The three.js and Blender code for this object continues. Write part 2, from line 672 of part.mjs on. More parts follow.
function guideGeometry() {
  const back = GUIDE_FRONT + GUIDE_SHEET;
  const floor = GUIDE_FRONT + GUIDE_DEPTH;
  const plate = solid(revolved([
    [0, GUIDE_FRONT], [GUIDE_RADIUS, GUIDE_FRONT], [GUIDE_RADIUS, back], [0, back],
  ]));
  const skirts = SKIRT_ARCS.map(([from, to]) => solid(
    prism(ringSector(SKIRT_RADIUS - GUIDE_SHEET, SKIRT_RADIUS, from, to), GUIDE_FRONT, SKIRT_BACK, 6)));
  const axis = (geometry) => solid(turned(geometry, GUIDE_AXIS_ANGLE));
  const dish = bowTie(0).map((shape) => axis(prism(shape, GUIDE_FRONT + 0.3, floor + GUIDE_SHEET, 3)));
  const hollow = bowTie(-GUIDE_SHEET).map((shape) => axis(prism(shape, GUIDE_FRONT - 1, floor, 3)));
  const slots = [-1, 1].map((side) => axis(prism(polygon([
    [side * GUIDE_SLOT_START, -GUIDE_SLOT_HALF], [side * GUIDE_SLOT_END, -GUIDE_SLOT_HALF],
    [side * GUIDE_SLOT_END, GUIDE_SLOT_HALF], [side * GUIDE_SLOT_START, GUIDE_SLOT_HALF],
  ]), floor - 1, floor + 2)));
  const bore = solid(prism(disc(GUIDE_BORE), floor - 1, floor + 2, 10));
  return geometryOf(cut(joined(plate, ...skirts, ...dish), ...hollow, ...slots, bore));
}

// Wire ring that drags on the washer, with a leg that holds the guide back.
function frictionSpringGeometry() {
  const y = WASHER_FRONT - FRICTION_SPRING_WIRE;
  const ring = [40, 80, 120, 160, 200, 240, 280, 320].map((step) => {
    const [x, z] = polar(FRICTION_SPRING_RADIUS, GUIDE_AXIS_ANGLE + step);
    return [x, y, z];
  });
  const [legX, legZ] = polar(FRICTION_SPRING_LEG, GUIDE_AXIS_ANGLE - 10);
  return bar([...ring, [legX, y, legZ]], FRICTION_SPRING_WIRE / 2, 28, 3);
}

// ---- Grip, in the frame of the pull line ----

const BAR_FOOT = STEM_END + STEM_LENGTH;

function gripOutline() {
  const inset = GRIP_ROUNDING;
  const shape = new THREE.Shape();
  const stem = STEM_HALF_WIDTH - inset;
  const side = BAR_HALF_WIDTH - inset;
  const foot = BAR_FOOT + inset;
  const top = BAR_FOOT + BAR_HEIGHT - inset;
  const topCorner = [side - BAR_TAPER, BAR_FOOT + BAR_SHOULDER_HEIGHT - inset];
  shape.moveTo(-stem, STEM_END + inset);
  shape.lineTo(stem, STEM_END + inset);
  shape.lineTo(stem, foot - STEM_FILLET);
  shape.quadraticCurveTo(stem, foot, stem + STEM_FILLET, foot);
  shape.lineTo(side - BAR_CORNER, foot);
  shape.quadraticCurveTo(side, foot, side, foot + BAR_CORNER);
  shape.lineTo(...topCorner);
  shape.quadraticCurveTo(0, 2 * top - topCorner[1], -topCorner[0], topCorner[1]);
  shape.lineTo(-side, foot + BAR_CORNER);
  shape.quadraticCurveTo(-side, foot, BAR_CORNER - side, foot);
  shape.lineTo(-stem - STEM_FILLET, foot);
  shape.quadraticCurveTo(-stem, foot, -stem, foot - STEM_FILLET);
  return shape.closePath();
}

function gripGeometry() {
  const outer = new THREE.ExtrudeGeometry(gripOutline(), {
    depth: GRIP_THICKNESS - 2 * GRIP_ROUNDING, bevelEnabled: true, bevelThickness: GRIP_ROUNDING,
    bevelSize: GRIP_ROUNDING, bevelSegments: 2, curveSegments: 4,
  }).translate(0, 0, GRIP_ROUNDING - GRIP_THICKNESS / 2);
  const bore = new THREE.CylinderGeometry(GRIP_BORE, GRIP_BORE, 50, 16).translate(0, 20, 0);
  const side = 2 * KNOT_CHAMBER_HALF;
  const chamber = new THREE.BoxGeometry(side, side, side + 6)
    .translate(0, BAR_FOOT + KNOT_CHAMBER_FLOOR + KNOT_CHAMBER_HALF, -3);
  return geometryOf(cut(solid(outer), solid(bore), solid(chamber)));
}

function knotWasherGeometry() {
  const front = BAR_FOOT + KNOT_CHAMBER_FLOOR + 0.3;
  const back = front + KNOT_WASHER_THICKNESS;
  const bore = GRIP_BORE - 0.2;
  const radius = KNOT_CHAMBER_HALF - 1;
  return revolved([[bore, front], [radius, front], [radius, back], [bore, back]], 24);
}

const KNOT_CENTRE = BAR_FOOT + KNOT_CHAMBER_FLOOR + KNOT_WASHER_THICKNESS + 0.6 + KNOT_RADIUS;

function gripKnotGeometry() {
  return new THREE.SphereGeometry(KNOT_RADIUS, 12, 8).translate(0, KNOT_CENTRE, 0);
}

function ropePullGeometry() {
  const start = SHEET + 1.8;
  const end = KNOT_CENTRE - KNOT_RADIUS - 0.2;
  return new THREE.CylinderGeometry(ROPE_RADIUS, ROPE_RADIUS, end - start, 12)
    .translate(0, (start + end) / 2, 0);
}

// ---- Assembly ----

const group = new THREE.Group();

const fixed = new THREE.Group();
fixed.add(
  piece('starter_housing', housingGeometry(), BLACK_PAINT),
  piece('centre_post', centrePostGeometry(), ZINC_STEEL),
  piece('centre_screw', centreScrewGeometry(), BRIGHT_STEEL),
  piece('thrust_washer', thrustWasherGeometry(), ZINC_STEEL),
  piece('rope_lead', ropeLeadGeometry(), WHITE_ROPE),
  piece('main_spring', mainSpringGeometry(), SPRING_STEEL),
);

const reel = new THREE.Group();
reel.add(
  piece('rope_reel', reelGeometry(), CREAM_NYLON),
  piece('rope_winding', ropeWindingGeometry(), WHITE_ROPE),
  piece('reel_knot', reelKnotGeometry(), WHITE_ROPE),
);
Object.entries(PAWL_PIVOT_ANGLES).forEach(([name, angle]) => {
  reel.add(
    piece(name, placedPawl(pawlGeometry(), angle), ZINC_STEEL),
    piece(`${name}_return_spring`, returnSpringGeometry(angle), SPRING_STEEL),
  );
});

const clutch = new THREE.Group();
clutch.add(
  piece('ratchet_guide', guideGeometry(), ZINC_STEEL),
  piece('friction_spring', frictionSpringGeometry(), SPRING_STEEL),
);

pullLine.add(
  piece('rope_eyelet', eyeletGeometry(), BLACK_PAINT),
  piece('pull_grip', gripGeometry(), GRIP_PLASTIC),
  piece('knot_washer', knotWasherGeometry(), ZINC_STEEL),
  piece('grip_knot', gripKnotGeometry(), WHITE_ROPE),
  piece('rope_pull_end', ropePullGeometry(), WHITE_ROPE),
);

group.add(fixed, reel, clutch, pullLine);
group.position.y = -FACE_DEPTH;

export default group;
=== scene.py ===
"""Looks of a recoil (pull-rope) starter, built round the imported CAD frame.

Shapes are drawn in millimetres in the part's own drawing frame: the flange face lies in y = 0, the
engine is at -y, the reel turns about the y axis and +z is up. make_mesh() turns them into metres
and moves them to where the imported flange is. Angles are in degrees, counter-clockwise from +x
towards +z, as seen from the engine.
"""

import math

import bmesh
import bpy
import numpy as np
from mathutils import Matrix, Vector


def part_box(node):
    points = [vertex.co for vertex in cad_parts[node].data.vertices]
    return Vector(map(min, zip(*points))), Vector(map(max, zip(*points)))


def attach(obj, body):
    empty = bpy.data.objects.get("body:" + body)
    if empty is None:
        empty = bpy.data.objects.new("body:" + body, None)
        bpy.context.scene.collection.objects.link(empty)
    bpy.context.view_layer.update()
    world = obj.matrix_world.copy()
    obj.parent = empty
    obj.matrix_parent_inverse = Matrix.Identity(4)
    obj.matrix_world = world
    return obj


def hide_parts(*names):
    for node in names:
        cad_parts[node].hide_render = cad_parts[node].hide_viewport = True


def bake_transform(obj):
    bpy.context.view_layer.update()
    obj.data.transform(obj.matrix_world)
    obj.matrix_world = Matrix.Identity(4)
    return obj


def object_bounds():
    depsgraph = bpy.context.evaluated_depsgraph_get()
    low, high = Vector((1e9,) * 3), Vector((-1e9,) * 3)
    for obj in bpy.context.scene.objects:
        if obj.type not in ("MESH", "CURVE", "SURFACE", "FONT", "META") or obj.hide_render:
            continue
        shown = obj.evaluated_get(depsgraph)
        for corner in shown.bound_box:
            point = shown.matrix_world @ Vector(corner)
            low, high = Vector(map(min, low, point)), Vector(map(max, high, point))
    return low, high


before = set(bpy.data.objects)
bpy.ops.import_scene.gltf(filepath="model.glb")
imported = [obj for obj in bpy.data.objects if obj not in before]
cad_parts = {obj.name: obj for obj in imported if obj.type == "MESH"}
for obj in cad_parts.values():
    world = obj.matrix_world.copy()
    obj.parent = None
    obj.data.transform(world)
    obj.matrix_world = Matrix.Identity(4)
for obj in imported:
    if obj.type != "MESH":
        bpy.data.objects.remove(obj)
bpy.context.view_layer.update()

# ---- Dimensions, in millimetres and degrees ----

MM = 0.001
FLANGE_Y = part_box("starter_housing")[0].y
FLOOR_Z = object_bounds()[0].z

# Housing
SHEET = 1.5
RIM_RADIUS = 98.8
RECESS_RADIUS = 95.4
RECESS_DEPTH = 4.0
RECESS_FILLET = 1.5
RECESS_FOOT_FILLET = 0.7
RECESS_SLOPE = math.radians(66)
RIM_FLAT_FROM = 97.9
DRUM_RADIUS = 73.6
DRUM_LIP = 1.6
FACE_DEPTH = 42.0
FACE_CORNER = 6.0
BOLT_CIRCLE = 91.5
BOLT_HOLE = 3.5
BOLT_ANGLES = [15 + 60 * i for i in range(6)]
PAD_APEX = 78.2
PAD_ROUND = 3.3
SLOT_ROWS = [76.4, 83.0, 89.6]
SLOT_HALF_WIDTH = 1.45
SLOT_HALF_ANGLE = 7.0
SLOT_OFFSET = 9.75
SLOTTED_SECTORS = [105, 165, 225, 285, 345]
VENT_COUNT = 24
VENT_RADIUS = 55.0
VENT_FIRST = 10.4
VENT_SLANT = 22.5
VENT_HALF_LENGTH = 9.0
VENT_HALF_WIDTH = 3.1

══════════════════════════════

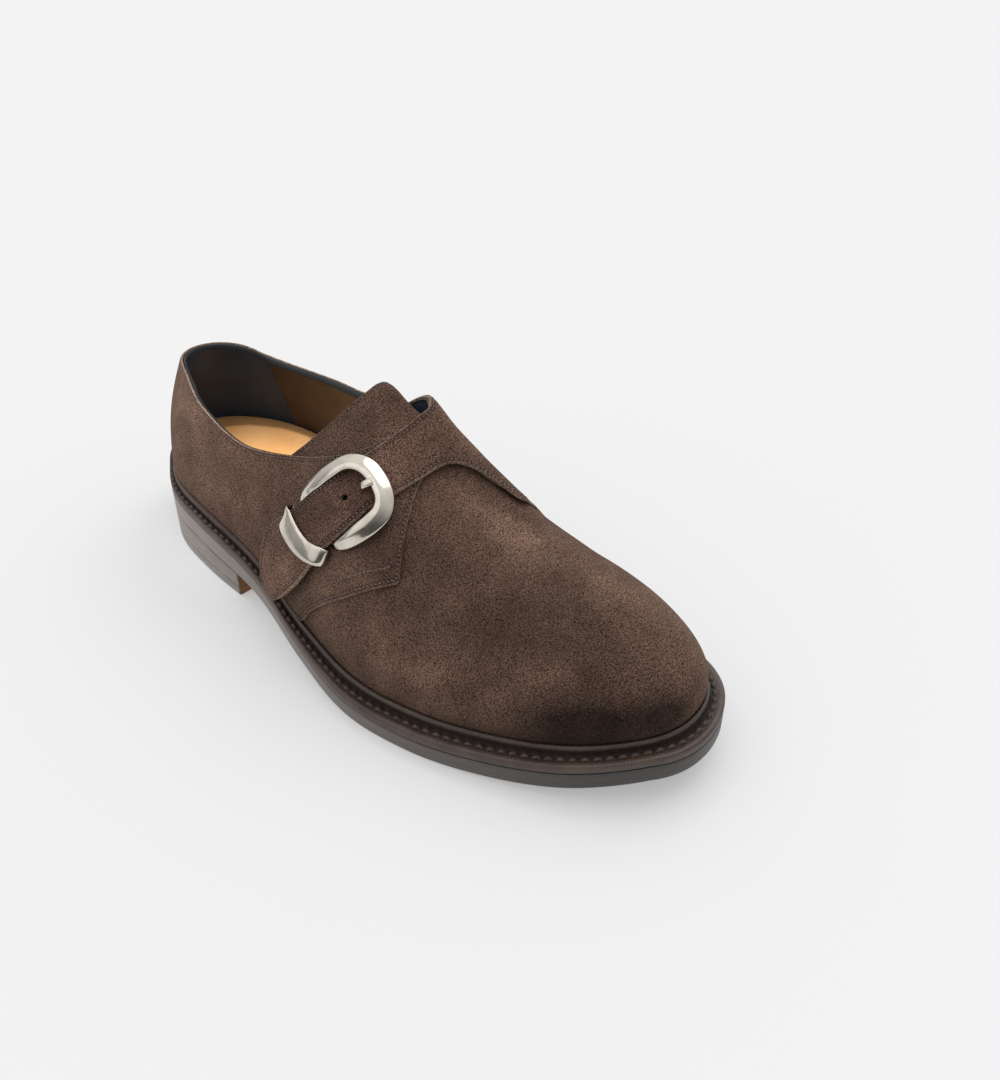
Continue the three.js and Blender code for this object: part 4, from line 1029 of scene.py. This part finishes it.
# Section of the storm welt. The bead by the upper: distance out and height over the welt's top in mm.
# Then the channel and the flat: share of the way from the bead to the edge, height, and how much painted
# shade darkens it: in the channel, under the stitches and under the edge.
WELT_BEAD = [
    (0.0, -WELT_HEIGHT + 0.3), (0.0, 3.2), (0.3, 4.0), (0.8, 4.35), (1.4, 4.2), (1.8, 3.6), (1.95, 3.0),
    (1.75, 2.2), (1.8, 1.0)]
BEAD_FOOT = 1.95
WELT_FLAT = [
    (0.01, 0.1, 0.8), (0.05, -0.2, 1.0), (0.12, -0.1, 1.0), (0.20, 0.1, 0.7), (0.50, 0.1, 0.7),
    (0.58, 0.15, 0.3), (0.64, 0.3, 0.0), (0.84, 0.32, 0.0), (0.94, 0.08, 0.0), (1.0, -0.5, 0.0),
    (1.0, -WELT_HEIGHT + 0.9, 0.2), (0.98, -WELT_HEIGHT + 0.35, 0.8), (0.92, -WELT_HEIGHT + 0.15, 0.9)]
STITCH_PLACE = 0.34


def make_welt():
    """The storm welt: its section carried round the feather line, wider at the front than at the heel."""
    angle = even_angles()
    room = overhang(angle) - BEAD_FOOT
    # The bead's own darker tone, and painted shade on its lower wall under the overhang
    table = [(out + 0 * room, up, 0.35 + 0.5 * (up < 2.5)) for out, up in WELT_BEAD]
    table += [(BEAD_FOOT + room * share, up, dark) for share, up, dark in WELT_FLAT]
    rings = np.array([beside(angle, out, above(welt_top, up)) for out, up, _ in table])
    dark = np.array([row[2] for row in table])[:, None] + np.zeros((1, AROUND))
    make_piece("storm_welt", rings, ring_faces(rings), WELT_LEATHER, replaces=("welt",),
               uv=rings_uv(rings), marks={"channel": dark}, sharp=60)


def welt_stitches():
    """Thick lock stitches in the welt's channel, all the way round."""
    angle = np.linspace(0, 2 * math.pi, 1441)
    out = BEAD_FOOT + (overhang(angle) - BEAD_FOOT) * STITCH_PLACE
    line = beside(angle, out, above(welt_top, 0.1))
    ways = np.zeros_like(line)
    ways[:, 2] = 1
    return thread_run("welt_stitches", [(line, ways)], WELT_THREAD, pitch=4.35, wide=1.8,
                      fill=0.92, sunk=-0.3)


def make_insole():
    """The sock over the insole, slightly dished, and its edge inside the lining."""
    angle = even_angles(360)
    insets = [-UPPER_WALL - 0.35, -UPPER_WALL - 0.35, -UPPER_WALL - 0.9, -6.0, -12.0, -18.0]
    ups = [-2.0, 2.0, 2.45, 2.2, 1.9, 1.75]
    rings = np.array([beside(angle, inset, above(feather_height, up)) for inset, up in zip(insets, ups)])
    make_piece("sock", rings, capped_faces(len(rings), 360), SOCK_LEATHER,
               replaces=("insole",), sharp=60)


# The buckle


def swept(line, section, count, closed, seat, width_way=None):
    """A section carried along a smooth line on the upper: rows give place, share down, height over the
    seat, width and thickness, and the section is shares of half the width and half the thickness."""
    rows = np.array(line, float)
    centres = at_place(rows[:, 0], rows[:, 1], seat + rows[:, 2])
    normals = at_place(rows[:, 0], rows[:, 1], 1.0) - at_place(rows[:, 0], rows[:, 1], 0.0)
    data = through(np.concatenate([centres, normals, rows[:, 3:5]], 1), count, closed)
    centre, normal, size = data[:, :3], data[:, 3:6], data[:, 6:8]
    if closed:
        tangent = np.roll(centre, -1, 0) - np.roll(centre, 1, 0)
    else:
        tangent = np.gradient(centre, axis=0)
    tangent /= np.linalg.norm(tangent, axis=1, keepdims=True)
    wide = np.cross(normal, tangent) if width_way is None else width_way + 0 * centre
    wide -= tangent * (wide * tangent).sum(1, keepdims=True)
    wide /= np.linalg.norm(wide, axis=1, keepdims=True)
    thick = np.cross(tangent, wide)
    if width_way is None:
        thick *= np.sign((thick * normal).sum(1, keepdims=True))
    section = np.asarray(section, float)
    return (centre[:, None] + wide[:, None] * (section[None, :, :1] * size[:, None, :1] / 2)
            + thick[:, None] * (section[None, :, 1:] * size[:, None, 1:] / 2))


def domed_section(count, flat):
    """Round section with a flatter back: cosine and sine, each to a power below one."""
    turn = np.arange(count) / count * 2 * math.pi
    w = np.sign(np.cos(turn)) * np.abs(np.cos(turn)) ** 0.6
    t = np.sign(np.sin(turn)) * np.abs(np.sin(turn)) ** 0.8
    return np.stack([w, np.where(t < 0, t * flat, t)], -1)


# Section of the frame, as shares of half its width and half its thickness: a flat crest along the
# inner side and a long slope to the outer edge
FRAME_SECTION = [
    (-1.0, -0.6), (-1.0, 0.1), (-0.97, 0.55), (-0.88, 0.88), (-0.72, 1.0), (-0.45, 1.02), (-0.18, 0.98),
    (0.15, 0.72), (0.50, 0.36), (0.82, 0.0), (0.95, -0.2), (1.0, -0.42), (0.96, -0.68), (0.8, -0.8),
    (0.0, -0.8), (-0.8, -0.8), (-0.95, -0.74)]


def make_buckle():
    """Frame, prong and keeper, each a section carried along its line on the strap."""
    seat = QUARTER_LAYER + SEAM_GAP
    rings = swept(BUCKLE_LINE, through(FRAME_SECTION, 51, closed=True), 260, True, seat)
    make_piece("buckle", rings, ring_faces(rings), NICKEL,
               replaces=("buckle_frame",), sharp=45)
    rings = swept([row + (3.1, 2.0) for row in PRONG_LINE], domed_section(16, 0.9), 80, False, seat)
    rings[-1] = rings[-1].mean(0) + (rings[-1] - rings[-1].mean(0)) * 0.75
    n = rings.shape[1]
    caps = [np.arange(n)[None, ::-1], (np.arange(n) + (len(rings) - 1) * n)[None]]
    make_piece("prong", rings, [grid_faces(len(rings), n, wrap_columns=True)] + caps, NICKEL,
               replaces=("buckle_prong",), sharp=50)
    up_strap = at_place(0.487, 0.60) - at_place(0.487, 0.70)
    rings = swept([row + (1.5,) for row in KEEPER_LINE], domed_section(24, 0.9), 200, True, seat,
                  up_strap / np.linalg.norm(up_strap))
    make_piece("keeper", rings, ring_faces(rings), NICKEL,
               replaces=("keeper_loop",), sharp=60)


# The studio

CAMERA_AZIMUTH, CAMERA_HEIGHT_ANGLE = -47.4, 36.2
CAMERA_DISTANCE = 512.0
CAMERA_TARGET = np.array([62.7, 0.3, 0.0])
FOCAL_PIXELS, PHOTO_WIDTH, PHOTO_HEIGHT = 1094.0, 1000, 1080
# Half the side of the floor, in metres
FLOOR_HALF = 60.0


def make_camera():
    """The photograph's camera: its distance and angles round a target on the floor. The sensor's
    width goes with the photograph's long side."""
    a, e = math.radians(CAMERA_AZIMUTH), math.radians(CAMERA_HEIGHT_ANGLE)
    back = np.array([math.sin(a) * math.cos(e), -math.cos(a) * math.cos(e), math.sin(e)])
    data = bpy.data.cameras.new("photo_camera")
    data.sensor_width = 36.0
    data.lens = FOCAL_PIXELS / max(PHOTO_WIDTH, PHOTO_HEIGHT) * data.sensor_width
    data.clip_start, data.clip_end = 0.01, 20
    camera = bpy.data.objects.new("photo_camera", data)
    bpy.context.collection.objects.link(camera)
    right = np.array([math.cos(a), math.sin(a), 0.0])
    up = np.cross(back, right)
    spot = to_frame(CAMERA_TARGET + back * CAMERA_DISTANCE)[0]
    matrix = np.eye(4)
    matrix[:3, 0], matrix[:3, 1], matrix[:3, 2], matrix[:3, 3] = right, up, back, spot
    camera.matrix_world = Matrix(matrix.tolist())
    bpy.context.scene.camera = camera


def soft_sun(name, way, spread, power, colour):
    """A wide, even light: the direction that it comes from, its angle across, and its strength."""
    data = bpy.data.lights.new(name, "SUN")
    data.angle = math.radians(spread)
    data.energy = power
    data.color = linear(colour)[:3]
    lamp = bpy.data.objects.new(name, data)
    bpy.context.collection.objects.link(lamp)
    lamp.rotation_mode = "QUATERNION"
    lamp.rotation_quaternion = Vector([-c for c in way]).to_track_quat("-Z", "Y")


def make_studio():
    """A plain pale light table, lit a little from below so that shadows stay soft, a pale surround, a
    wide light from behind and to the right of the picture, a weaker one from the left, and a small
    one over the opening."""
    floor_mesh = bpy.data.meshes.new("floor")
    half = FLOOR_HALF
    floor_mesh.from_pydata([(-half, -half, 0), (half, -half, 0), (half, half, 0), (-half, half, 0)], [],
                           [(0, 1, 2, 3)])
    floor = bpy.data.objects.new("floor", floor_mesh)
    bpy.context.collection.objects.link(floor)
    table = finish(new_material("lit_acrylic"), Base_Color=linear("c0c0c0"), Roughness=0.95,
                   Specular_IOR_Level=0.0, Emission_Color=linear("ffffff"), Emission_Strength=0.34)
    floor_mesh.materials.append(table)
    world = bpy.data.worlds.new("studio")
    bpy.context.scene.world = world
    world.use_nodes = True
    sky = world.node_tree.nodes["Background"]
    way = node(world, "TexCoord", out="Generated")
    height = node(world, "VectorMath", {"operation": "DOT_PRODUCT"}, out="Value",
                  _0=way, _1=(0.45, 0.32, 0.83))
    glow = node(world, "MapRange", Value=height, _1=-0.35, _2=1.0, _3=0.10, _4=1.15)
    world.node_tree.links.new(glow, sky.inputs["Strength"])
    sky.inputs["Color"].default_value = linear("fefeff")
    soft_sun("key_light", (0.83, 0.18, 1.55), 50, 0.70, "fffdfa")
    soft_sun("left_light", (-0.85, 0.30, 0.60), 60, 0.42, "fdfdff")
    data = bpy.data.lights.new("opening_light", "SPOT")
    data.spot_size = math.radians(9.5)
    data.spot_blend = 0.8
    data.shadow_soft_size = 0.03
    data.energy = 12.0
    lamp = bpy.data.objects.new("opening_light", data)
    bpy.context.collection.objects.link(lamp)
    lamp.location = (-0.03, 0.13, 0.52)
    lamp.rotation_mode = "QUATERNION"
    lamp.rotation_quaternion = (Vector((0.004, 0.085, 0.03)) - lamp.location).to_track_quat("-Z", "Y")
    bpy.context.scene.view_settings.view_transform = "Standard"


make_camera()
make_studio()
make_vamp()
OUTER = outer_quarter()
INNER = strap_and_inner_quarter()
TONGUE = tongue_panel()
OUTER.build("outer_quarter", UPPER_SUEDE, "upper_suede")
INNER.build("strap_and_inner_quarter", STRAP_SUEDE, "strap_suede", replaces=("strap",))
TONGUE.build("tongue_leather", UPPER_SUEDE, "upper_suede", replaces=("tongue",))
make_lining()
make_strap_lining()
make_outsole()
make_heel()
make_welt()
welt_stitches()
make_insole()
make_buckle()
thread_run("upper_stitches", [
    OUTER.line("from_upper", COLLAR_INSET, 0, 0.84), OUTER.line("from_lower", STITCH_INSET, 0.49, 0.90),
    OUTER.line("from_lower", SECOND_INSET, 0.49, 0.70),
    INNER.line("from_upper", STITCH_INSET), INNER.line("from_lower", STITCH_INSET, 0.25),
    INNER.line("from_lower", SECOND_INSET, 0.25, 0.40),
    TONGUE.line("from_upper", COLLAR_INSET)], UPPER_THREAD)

══════════════════════════════

**Exercise objective:** Quote exactly the lines running from the line with "The three.js and Blender code for this object continues." through the line with "---- Grip, in", both ends included, and nothing more.

**The solution:**
The three.js and Blender code for this object continues. Write part 2, from line 672 of part.mjs on. More parts follow.
function guideGeometry() {
  const back = GUIDE_FRONT + GUIDE_SHEET;
  const floor = GUIDE_FRONT + GUIDE_DEPTH;
  const plate = solid(revolved([
    [0, GUIDE_FRONT], [GUIDE_RADIUS, GUIDE_FRONT], [GUIDE_RADIUS, back], [0, back],
  ]));
  const skirts = SKIRT_ARCS.map(([from, to]) => solid(
    prism(ringSector(SKIRT_RADIUS - GUIDE_SHEET, SKIRT_RADIUS, from, to), GUIDE_FRONT, SKIRT_BACK, 6)));
  const axis = (geometry) => solid(turned(geometry, GUIDE_AXIS_ANGLE));
  const dish = bowTie(0).map((shape) => axis(prism(shape, GUIDE_FRONT + 0.3, floor + GUIDE_SHEET, 3)));
  const hollow = bowTie(-GUIDE_SHEET).map((shape) => axis(prism(shape, GUIDE_FRONT - 1, floor, 3)));
  const slots = [-1, 1].map((side) => axis(prism(polygon([
    [side * GUIDE_SLOT_START, -GUIDE_SLOT_HALF], [side * GUIDE_SLOT_END, -GUIDE_SLOT_HALF],
    [side * GUIDE_SLOT_END, GUIDE_SLOT_HALF], [side * GUIDE_SLOT_START, GUIDE_SLOT_HALF],
  ]), floor - 1, floor + 2)));
  const bore = solid(prism(disc(GUIDE_BORE), floor - 1, floor + 2, 10));
  return geometryOf(cut(joined(plate, ...skirts, ...dish), ...hollow, ...slots, bore));
}

// Wire ring that drags on the washer, with a leg that holds the guide back.
function frictionSpringGeometry() {
  const y = WASHER_FRONT - FRICTION_SPRING_WIRE;
  const ring = [40, 80, 120, 160, 200, 240, 280, 320].map((step) => {
    const [x, z] = polar(FRICTION_SPRING_RADIUS, GUIDE_AXIS_ANGLE + step);
    return [x, y, z];
  });
  const [legX, legZ] = polar(FRICTION_SPRING_LEG, GUIDE_AXIS_ANGLE - 10);
  return bar([...ring, [legX, y, legZ]], FRICTION_SPRING_WIRE / 2, 28, 3);
}

// ---- Grip, in the frame of the pull line ----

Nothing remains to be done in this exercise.